# New Mexico Mule Deer



## spook jr (Jun 25, 2008)

Im going to New Mexico on a Mule Deer hunt in about a week. Ive never hunted Mule Deer or New Mexico does anybody have any pointers? I think were hunting unit 32 cant remember.


----------



## Ducktracker (Aug 1, 2011)

Can't help you but a friend and brother just got back from Co about 10miles north of NM and killed one elk. Saw more game then they ever have and had a great time. Good luck and be safe


----------



## wacker (Mar 22, 2006)

spook jr said:


> Im going to New Mexico on a Mule Deer hunt in about a week. Ive never hunted Mule Deer or New Mexico does anybody have any pointers? I think were hunting unit 32 cant remember.
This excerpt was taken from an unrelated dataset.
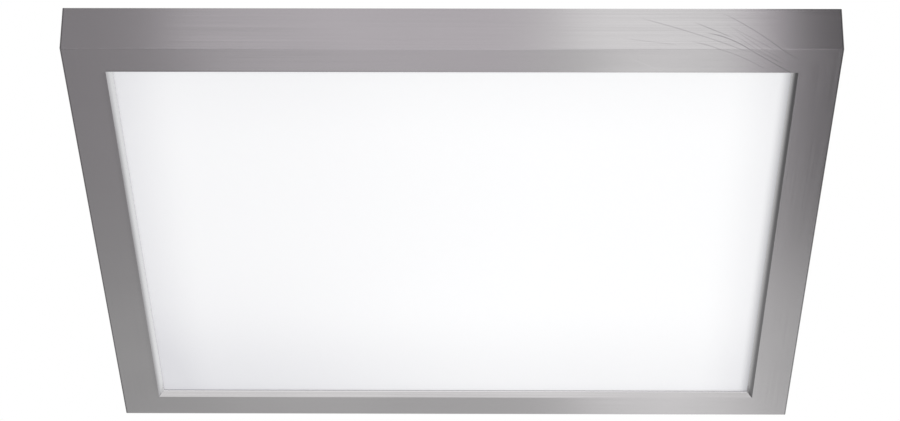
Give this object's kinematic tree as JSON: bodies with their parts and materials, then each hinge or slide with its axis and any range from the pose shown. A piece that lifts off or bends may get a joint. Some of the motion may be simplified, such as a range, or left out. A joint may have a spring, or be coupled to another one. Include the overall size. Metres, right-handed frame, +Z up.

I don't know about MN but in Colorado the bucks were still together and patterns were still predictable, Don't push them out and you will do good. Good luck!!!


----------



## Blast-n-cast (May 7, 2010)

I have hunted unit 34 in NM the last two years for Mule deer and last year for Elk. Your best bet is to get some good maps of the unit and try to sit on some water.


----------



## spook jr (Jun 25, 2008)

Thanks guys i dont know if there as dry as us but if they are im hunting water for sure.


----------